California, like much of the United States, is facing a staggering challenge to its health care system. The large investments made in recent decades by the National Institutes of Health (NIH) have largely ignored the problems of age-related degenerative disease. As a result, increasingly physicians are treating the chronic, debilitating, and therefore expensive diseases associated with aging. This is made all the worse by the demographic wave caused by the entry of the Baby Boomers into retirement. It is estimated that by the year 2010, the Baby Boomers will be 25 percent of the population of California. By 2020 they will be approaching 64 years of age. As a result, the percentage of the elderly in California is expected to grow from 14 percent in 1990 to 22 percent in 2030. (Source: California Department of Finance, Population Projections 1993).
Many of the chronic devastating diseases of an aging population are the degenerative diseases. Generally speaking, degenerative diseases are those diseases caused by the loss or dysfunction of cells. Examples include osteoarthritis (loss of cartilage cells that protect the ends of the bones), Parkinson’s disease (the loss of dopminergic neurons), osteoporosis (dysfunction of osteoblasts), macular degeneration (dysfunction of retinal pigment cells) and so on. More significantly, the loss or dysfunction of cells in the heart (or the vessels that supply the heart with blood) results in heart disease, the most frequent cause of death in California. In 2001 (the most recent year data is available) heart disease caused 68,234 deaths (29% of all the deaths in the state). Stroke is also a vascular disease and the third leading cause of death in California. In 2001, stroke caused 18,088 deaths (8% of all of the deaths in the state).
Regenerative medicine represents the effort of cell biologists to invent a new approach to the problem of degenerative disease. Human embryonic stem (hES) cells have the potential to become all of the cells in the human body, and their unique properties give researchers the hope that from these primitive cells new therapies can result that may be available in time for the looming health care crisis.

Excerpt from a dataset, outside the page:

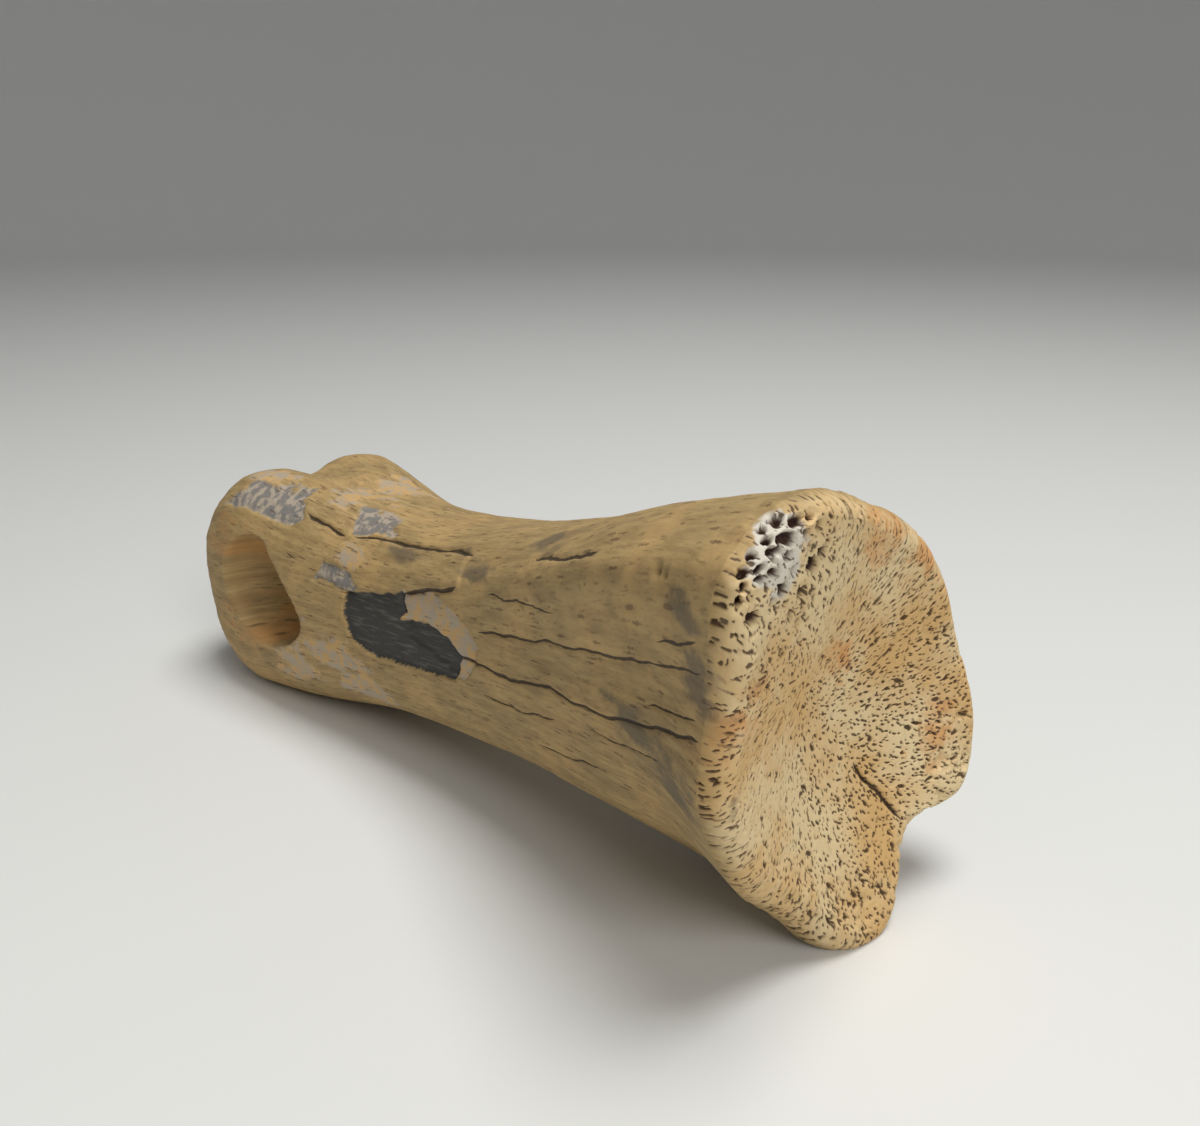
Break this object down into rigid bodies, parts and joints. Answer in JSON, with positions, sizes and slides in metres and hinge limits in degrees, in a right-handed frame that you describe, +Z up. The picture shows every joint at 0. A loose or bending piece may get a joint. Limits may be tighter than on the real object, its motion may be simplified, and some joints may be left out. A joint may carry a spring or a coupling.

It is estimated that are over 200 cell-types in the adult human and hES cells are capable of making all of these. However, to turn this new technology into actual therapies that can alleviate human suffering, researchers need new tools to generate large numbers of purified cell types. This proposal describes a project to identify molecules that could be used to generate large numbers of important cell types from hES cells. The results from the successful completion of this proposed research are anticipated to be useful in numerous therapeutic applications of regenerative medicine.